Sailor é um “gigante” de camisola branca e vermelha, um homem feio e rijo, que encontra na sua família o seu abrigo. Casado, com uma filha e um cão, vive da terra, no campo, onde é feliz. A história inicia-se com esse retrato idílico e avança com a decisão de levar a família a passear à cidade. O tipo de maravilhamento presente em Sunrise (Aurora), a obra prima de Murnau, está presente aqui; mas se em Sunrise Murnau conta a história de um homem que leva a mulher a passear à cidade antes de matá-la para consumar uma traição, reencontrando o amor pela esposa, Lost Dogs faz o caminho inverso, a cidade que reacende o amor em Sunrise é em Lost Dogs a cidade que termina com a família de Sailor. A observação dos navios leva a um ataque nocturno, a filha é morta, a esposa é violada e Sailor é brutalmente atacado e lançado ao mar, rumo a um abismo, maravilhosamente ilustrado na capa.

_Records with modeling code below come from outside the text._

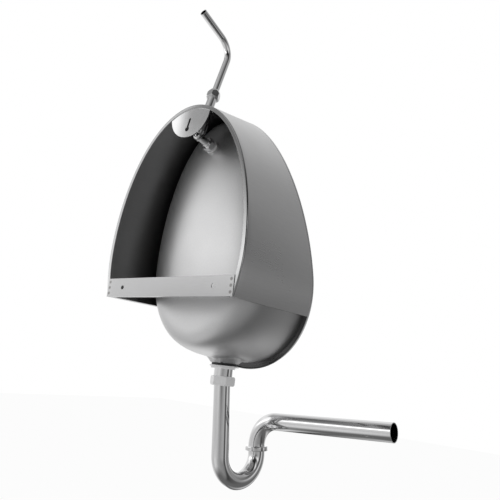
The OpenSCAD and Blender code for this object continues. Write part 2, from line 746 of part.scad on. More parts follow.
bowl();
skirt();
wall_strip();
hanger_plate();
spray_body();
spray_cap();
spray_screw();
inlet_washer();
inlet_backnut();
elbow_nut();
inlet_elbow();
inlet_riser();
compression_nut();
compression_ring();
flush_pipe();
strainer();
strainer_screw();
waste_body();
waste_seal();
waste_gasket();
waste_backnut();
slip_nut();
slip_seal();
trap_bend();
union_washer();
union_nut();
outlet_arm();
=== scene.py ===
import bpy, bmesh
from functools import partial
from math import sin, cos, tan, pi, radians, asin, sqrt
from mathutils import Matrix, Vector


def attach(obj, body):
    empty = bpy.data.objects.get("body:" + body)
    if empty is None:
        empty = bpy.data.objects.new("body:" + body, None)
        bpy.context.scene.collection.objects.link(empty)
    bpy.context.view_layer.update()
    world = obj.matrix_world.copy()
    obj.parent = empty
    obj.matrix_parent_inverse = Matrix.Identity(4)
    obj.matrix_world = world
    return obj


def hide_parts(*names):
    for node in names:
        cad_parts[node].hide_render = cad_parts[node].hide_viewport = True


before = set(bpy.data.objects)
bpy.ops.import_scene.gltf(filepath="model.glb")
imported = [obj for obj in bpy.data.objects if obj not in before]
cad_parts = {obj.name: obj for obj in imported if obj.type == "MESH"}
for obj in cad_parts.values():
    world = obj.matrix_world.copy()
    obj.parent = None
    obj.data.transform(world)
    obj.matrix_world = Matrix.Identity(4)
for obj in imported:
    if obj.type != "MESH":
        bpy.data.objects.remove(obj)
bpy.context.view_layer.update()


# The bowl is one deep-drawn shell of satin stainless sheet. Its egg-shaped rim leans forward at
# the foot and ends in a flat land, a fold and a short lip. A tree turns the angle round the rim
# and the share of the way out to it into a place on the shell.
mm = 0.001
sheet = 1.2 * mm
rim_half_w = 190 * mm
rim_mid_z = 69 * mm
rim_rise = 362 * mm
rim_drop = 205 * mm
rim_point = 1.08
rim_reach = 269 * mm
rim_rake = radians(15)
land_w = 12 * mm
lip_d = 9 * mm
fold_r = 3 * mm
bowl_gap = 83 * mm
bowl_lean = radians(2.5)
bowl_square = 3.8
pole_drop = 65 * mm
drain_y = -215 * mm
seat_z = -131.5 * mm
well_r = 32 * mm
well_slope = 9.5 / 6
well_top = -60 * mm
well_reach = 60 * mm
drain_r = 22.05 * mm
shank_r = 10.8 * mm
touching = 1e-6
rim_columns = 288
bowl_rows = 60


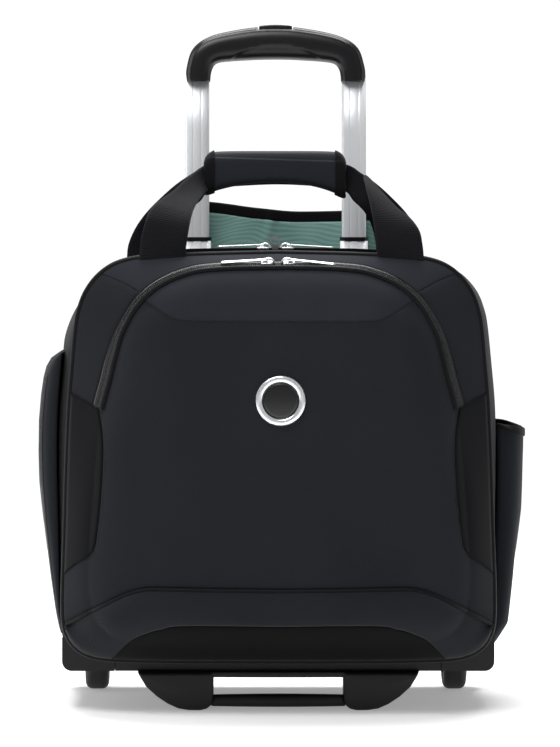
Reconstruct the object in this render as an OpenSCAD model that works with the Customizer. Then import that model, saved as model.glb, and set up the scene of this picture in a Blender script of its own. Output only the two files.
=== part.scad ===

Resgatado e vendido a um velho, que o atira para um destino de lutas clandestinas, com a promessa de revelar-lhe a localização da esposa, Lost Dogs aposta numa narrativa negra (o preto e branco e o vermelho são as cores usadas, em traço grosso, no estilo - inicial, é verdade - já inconfundível de Lemire) em que a (des)humanidade das personagens, a sua imperfeição, a sua luta por redenção (aqui não tão objectiva como em outros títulos) avançam a trama para o seu desenlace.


Lost Dogs não é a melhor obra de Lemire, longe disso, mas como primeira obra é extremamente interessante, o uso das três cores lembra o uso mais refinado do preto, branco e azul em The Nobody, a arte é hoje mais fluida, a estrutura das páginas mais natural e “cinematográfica”. Mas a “voz” e a visão de Lemire já aqui estão.  Faltará a poesia Lemiriana, o cuidado e atenção ao pormenor, o final mais redentor, como por exemplo em Roughneck, mas Lost Dogs é um excelente ponto inicial (desculpem a redundância) para descobrir Lemire.